**GIVEN EXERCISE**
Could you write out every entry exactly as it stands?

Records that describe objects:
* * *

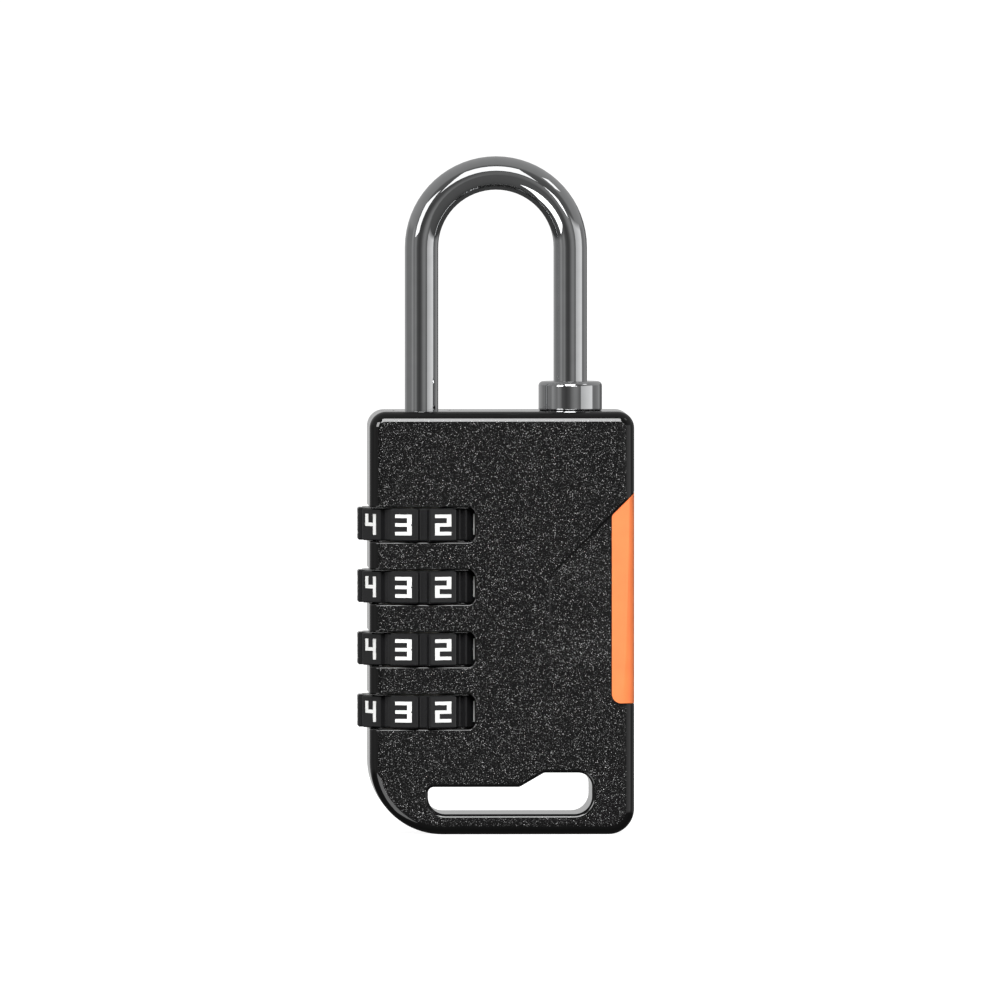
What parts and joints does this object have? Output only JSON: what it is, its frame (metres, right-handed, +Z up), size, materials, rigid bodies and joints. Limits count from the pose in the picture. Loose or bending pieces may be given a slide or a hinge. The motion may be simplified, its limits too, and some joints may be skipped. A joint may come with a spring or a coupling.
{
  "type": "combination padlock",
  "caption": "Combination padlock: black die-cast body with a slotted foot, chrome U shackle and collar, stacked side dials with white numerals, coloured edge insert.",
  "frame": {"origin": "middle of the flat bottom face of the lock body", "axes": "+Z up along the shackle legs, -Y out of the front face, +X to the right of someone facing the front"},
  "size_m": [0.0416, 0.0196, 0.1023],
  "materials": {
    "body_paint": "gloss black paint with fine metal flake",
    "chrome_plate": "bright chrome plate",
    "dial_plastic": "semi-gloss moulded ABS",
    "accent_plastic": "satin moulded orange",
    "numeral_white": "white paint fill",
    "sleeve_brass": "turned and milled",
    "spring_steel": "drawn wire",
    "steel_pin": "ground"
  },
  "bodies": {
    "lock_body": {"front_shell": "body_paint", "back_shell": "body_paint", "shell_dowels": "steel_pin", "side_insert": "accent_plastic", "guide_bushing": "chrome_plate", "toe_collar": "chrome_plate", "lift_spring": "spring_steel", "spring_seat": "spring_steel", "click_ball_1": "steel_pin", "click_spring_1": "spring_steel", "click_ball_2": "steel_pin", "click_spring_2": "spring_steel", "click_ball_3": "steel_pin", "click_spring_3": "spring_steel", "click_ball_4": "steel_pin", "click_spring_4": "spring_steel"},
    "shackle": {"shackle": "chrome_plate"},
    "dial_1": {"dial_ring_1": "dial_plastic", "cam_sleeve_1": "sleeve_brass"},
    "dial_2": {"dial_ring_2": "dial_plastic", "cam_sleeve_2": "sleeve_brass"},
    "dial_3": {"dial_ring_3": "dial_plastic", "cam_sleeve_3": "sleeve_brass"},
    "dial_4": {"dial_ring_4": "dial_plastic", "cam_sleeve_4": "sleeve_brass"}
  },
  "joints": [
    {"name": "shackle_lift", "type": "slide", "parent": "lock_body", "child": "shackle", "axis": [0, 0, 1], "range_m": [0, 0.0072], "deforming": ["lift_spring"]},
    {"name": "dial_1_spin", "type": "hinge", "parent": "lock_body", "child": "dial_1", "pos_m": [-0.01193, 0, 0.04683], "axis": [0, 0, 1], "continuous": true},
    {"name": "dial_2_spin", "type": "hinge", "parent": "lock_body", "child": "dial_2", "pos_m": [-0.01193, 0, 0.03741], "axis": [0, 0, 1], "continuous": true},
    {"name": "dial_3_spin", "type": "hinge", "parent": "lock_body", "child": "dial_3", "pos_m": [-0.01193, 0, 0.02799], "axis": [0, 0, 1], "continuous": true},
    {"name": "dial_4_spin", "type": "hinge", "parent": "lock_body", "child": "dial_4", "pos_m": [-0.01193, 0, 0.01857], "axis": [0, 0, 1], "continuous": true}
  ]
}
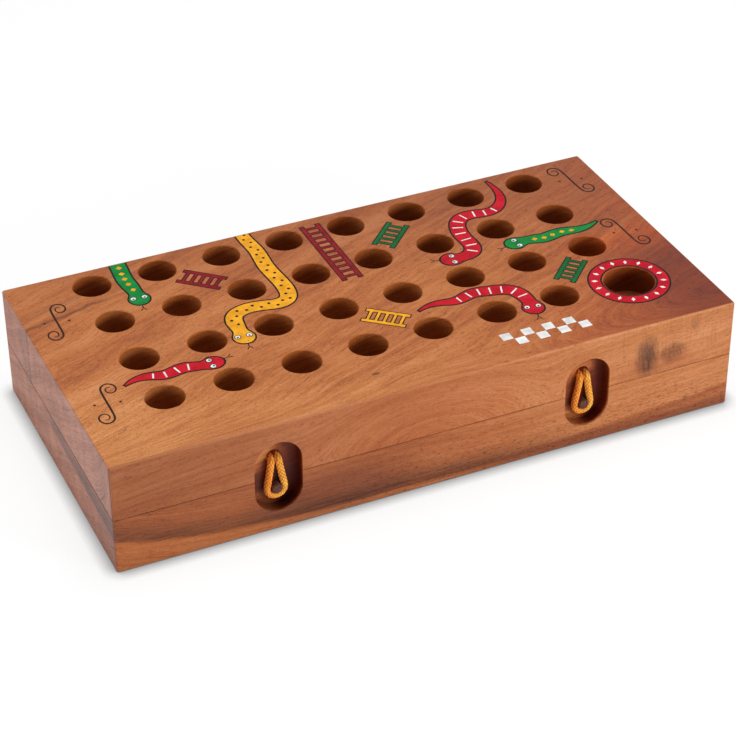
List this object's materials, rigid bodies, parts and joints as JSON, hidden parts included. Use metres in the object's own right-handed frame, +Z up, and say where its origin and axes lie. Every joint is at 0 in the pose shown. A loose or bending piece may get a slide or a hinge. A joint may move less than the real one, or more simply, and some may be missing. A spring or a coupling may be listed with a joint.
{
  "type": "folding snakes and ladders board",
  "caption": "Folding wooden game box whose halves open on brass hinges into one board of peg holes, shut by elastic loops over dowels, with pawns and a die kept inside.",
  "frame": {"origin": "middle of the underside that the shut box stands on", "axes": "+X along the box to the right, +Y towards the hinges at the back, +Z up; the loops are on the front face, at -Y"},
  "size_m": [0.25, 0.1272, 0.046],
  "materials": {
    "hardwood": "satin oiled hardwood with straight grain",
    "peg_wood": "plain turned dowel",
    "hinge_brass": "satin brass",
    "screw_brass": "bright brass",
    "elastic_cord": "braided elastic cord",
    "red_paint": "wood with gloss paint",
    "yellow_paint": "wood with gloss paint",
    "green_paint": "wood with gloss paint",
    "blue_paint": "wood with gloss paint",
    "die_wood": "pale varnished wood",
    "print_ink": "screen printed ink, red, green, yellow, black and white"
  },
  "bodies": {
    "lower": {"lower_half": "hardwood", "left_hinge_lower_leaf": "hinge_brass", "right_hinge_lower_leaf": "hinge_brass", "left_hinge_pin": "hinge_brass", "right_hinge_pin": "hinge_brass", "lower_hinge_screws": "screw_brass", "left_loop_peg": "peg_wood", "right_loop_peg": "peg_wood", "red_pawn": "red_paint", "yellow_pawn": "yellow_paint", "green_pawn": "green_paint", "blue_pawn": "blue_paint", "die": "die_wood"},
    "lid": {"lid_half": "hardwood", "left_hinge_lid_leaf": "hinge_brass", "right_hinge_lid_leaf": "hinge_brass", "lid_hinge_screws": "screw_brass", "left_loop_knot": "elastic_cord", "right_loop_knot": "elastic_cord"},
    "left_loop": {"left_loop": "elastic_cord"},
    "right_loop": {"right_loop": "elastic_cord"}
  },
  "joints": [
    {"name": "lid_hinge", "type": "hinge", "parent": "lower", "child": "lid", "pos_m": [0, 0.06275, 0.023], "axis": [-1, 0, 0], "range_deg": [0, 180]},
    {"name": "left_loop_swing", "type": "hinge", "parent": "lid", "child": "left_loop", "pos_m": [-0.0625, -0.05905, 0.0289], "axis": [-1, 0, 0], "range_deg": [0, 140]},
    {"name": "right_loop_swing", "type": "hinge", "parent": "lid", "child": "right_loop", "pos_m": [0.0625, -0.05905, 0.0289], "axis": [-1, 0, 0], "range_deg": [0, 140]}
  ]
}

* * *

**REPLY**
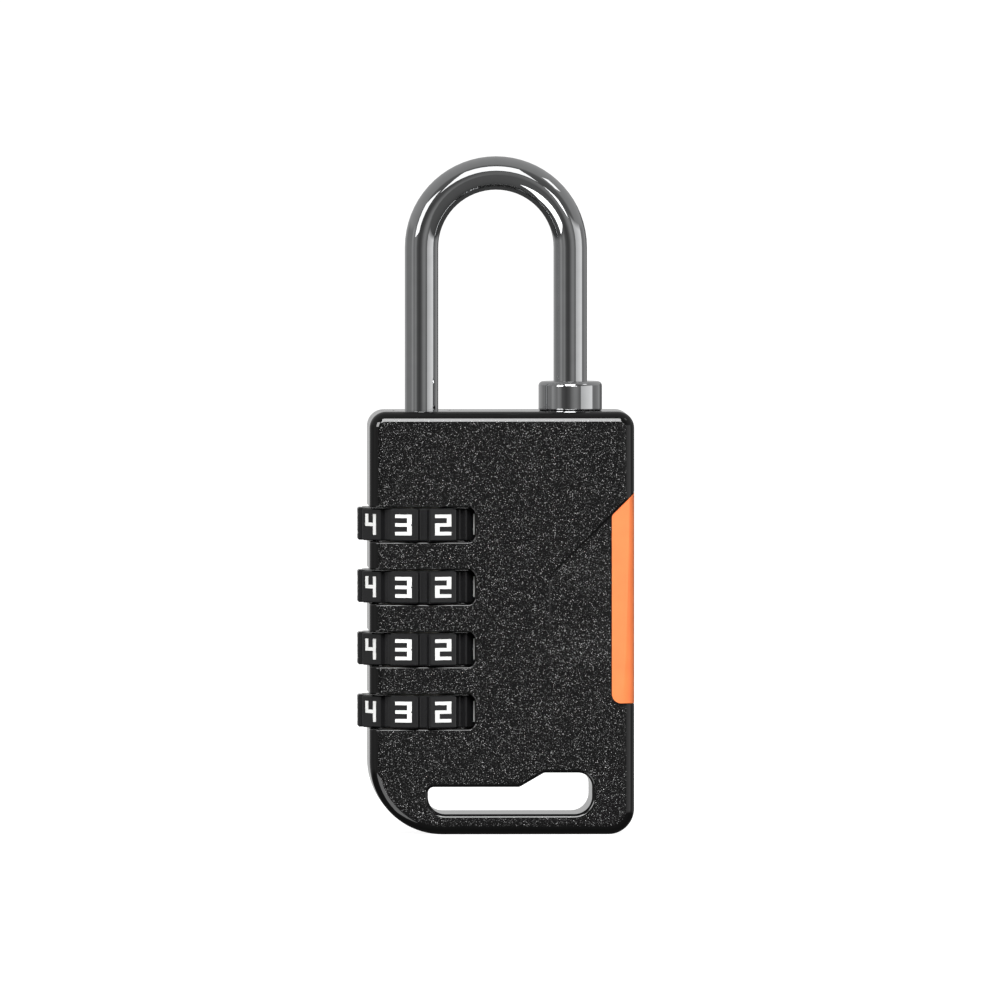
What parts and joints does this object have? Output only JSON: what it is, its frame (metres, right-handed, +Z up), size, materials, rigid bodies and joints. Limits count from the pose in the picture. Loose or bending pieces may be given a slide or a hinge. The motion may be simplified, its limits too, and some joints may be skipped. A joint may come with a spring or a coupling.
{
  "type": "combination padlock",
  "caption": "Combination padlock: black die-cast body with a slotted foot, chrome U shackle and collar, stacked side dials with white numerals, coloured edge insert.",
  "frame": {"origin": "middle of the flat bottom face of the lock body", "axes": "+Z up along the shackle legs, -Y out of the front face, +X to the right of someone facing the front"},
  "size_m": [0.0416, 0.0196, 0.1023],
  "materials": {
    "body_paint": "gloss black paint with fine metal flake",
    "chrome_plate": "bright chrome plate",
    "dial_plastic": "semi-gloss moulded ABS",
    "accent_plastic": "satin moulded orange",
    "numeral_white": "white paint fill",
    "sleeve_brass": "turned and milled",
    "spring_steel": "drawn wire",
    "steel_pin": "ground"
  },
  "bodies": {
    "lock_body": {"front_shell": "body_paint", "back_shell": "body_paint", "shell_dowels": "steel_pin", "side_insert": "accent_plastic", "guide_bushing": "chrome_plate", "toe_collar": "chrome_plate", "lift_spring": "spring_steel", "spring_seat": "spring_steel", "click_ball_1": "steel_pin", "click_spring_1": "spring_steel", "click_ball_2": "steel_pin", "click_spring_2": "spring_steel", "click_ball_3": "steel_pin", "click_spring_3": "spring_steel", "click_ball_4": "steel_pin", "click_spring_4": "spring_steel"},
    "shackle": {"shackle": "chrome_plate"},
    "dial_1": {"dial_ring_1": "dial_plastic", "cam_sleeve_1": "sleeve_brass"},
    "dial_2": {"dial_ring_2": "dial_plastic", "cam_sleeve_2": "sleeve_brass"},
    "dial_3": {"dial_ring_3": "dial_plastic", "cam_sleeve_3": "sleeve_brass"},
    "dial_4": {"dial_ring_4": "dial_plastic", "cam_sleeve_4": "sleeve_brass"}
  },
  "joints": [
    {"name": "shackle_lift", "type": "slide", "parent": "lock_body", "child": "shackle", "axis": [0, 0, 1], "range_m": [0, 0.0072], "deforming": ["lift_spring"]},
    {"name": "dial_1_spin", "type": "hinge", "parent": "lock_body", "child": "dial_1", "pos_m": [-0.01193, 0, 0.04683], "axis": [0, 0, 1], "continuous": true},
    {"name": "dial_2_spin", "type": "hinge", "parent": "lock_body", "child": "dial_2", "pos_m": [-0.01193, 0, 0.03741], "axis": [0, 0, 1], "continuous": true},
    {"name": "dial_3_spin", "type": "hinge", "parent": "lock_body", "child": "dial_3", "pos_m": [-0.01193, 0, 0.02799], "axis": [0, 0, 1], "continuous": true},
    {"name": "dial_4_spin", "type": "hinge", "parent": "lock_body", "child": "dial_4", "pos_m": [-0.01193, 0, 0.01857], "axis": [0, 0, 1], "continuous": true}
  ]
}
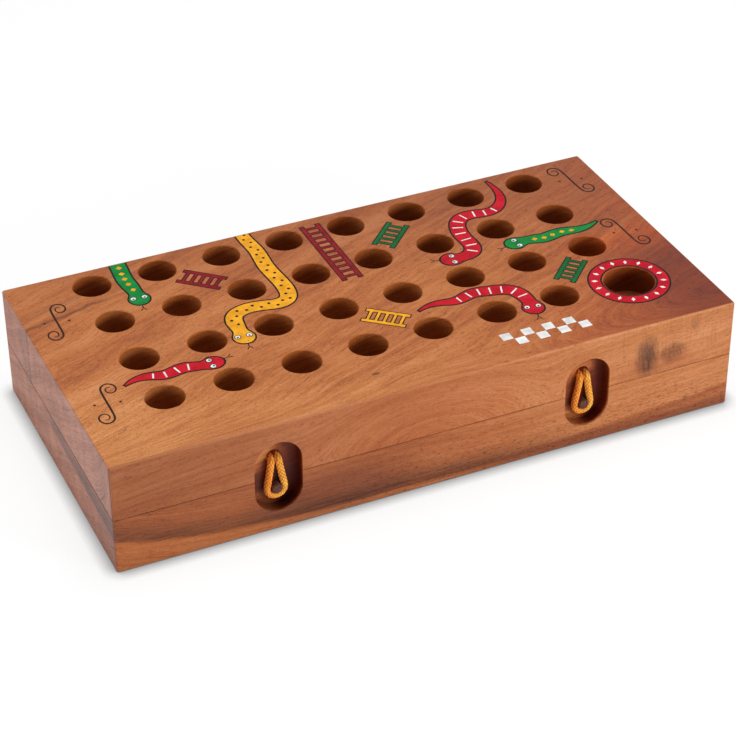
List this object's materials, rigid bodies, parts and joints as JSON, hidden parts included. Use metres in the object's own right-handed frame, +Z up, and say where its origin and axes lie. Every joint is at 0 in the pose shown. A loose or bending piece may get a slide or a hinge. A joint may move less than the real one, or more simply, and some may be missing. A spring or a coupling may be listed with a joint.
{
  "type": "folding snakes and ladders board",
  "caption": "Folding wooden game box whose halves open on brass hinges into one board of peg holes, shut by elastic loops over dowels, with pawns and a die kept inside.",
  "frame": {"origin": "middle of the underside that the shut box stands on", "axes": "+X along the box to the right, +Y towards the hinges at the back, +Z up; the loops are on the front face, at -Y"},
  "size_m": [0.25, 0.1272, 0.046],
  "materials": {
    "hardwood": "satin oiled hardwood with straight grain",
    "peg_wood": "plain turned dowel",
    "hinge_brass": "satin brass",
    "screw_brass": "bright brass",
    "elastic_cord": "braided elastic cord",
    "red_paint": "wood with gloss paint",
    "yellow_paint": "wood with gloss paint",
    "green_paint": "wood with gloss paint",
    "blue_paint": "wood with gloss paint",
    "die_wood": "pale varnished wood",
    "print_ink": "screen printed ink, red, green, yellow, black and white"
  },
  "bodies": {
    "lower": {"lower_half": "hardwood", "left_hinge_lower_leaf": "hinge_brass", "right_hinge_lower_leaf": "hinge_brass", "left_hinge_pin": "hinge_brass", "right_hinge_pin": "hinge_brass", "lower_hinge_screws": "screw_brass", "left_loop_peg": "peg_wood", "right_loop_peg": "peg_wood", "red_pawn": "red_paint", "yellow_pawn": "yellow_paint", "green_pawn": "green_paint", "blue_pawn": "blue_paint", "die": "die_wood"},
    "lid": {"lid_half": "hardwood", "left_hinge_lid_leaf": "hinge_brass", "right_hinge_lid_leaf": "hinge_brass", "lid_hinge_screws": "screw_brass", "left_loop_knot": "elastic_cord", "right_loop_knot": "elastic_cord"},
    "left_loop": {"left_loop": "elastic_cord"},
    "right_loop": {"right_loop": "elastic_cord"}
  },
  "joints": [
    {"name": "lid_hinge", "type": "hinge", "parent": "lower", "child": "lid", "pos_m": [0, 0.06275, 0.023], "axis": [-1, 0, 0], "range_deg": [0, 180]},
    {"name": "left_loop_swing", "type": "hinge", "parent": "lid", "child": "left_loop", "pos_m": [-0.0625, -0.05905, 0.0289], "axis": [-1, 0, 0], "range_deg": [0, 140]},
    {"name": "right_loop_swing", "type": "hinge", "parent": "lid", "child": "right_loop", "pos_m": [0.0625, -0.05905, 0.0289], "axis": [-1, 0, 0], "range_deg": [0, 140]}
  ]
}